Fluoride Free Taranaki spokeswoman Helen Curtin said she hoped the Hamilton decision would persuade councillors to change their minds.
Hamilton voted 7-1 to stop fluoridating, with five councillors abstaining due to a perceived conflict of interest with their roles on a health body.
"Mass medication delivered through the water supply is really unethical and unsafe. No one is monitoring how much people are ingesting," Ms Curtin said.
New Zealand's Ministry of Health has said many scientific studies over 60 years have found water fluoridation to be safe.
"My statement to this is, if you don't look, you will not find.
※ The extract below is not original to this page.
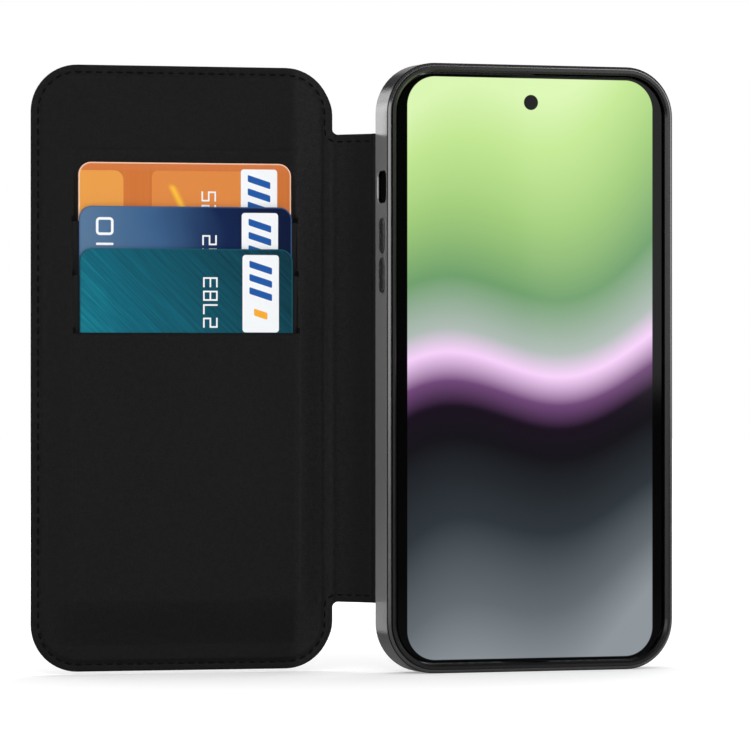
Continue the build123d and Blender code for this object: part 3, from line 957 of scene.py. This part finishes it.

It's in people's systems, building up over decades - it must be having an effect," Ms Curtin said.
She cited lowered IQ and thyroid function as possible problems, and believed the form of fluoride used in water supplies was an industrial waste product.
The Health Ministry says it is a natural by-product of a common manufacturing process and, when added to water, is no different to fluoride naturally found there.
But Ms Curtin is unconvinced.
"It shouldn't be up to local or central governments to make the decision of what goes into our bodies."
The decision to fluoridate Patea and Waverley water is to be subjected to a judicial review in the High Court in New Plymouth. The review will consider whether any council has the right to decide whether water is fluoridated.
If it were not for the review, the fluoridation would have started by about now, subject to an application for funding from the Health Ministry.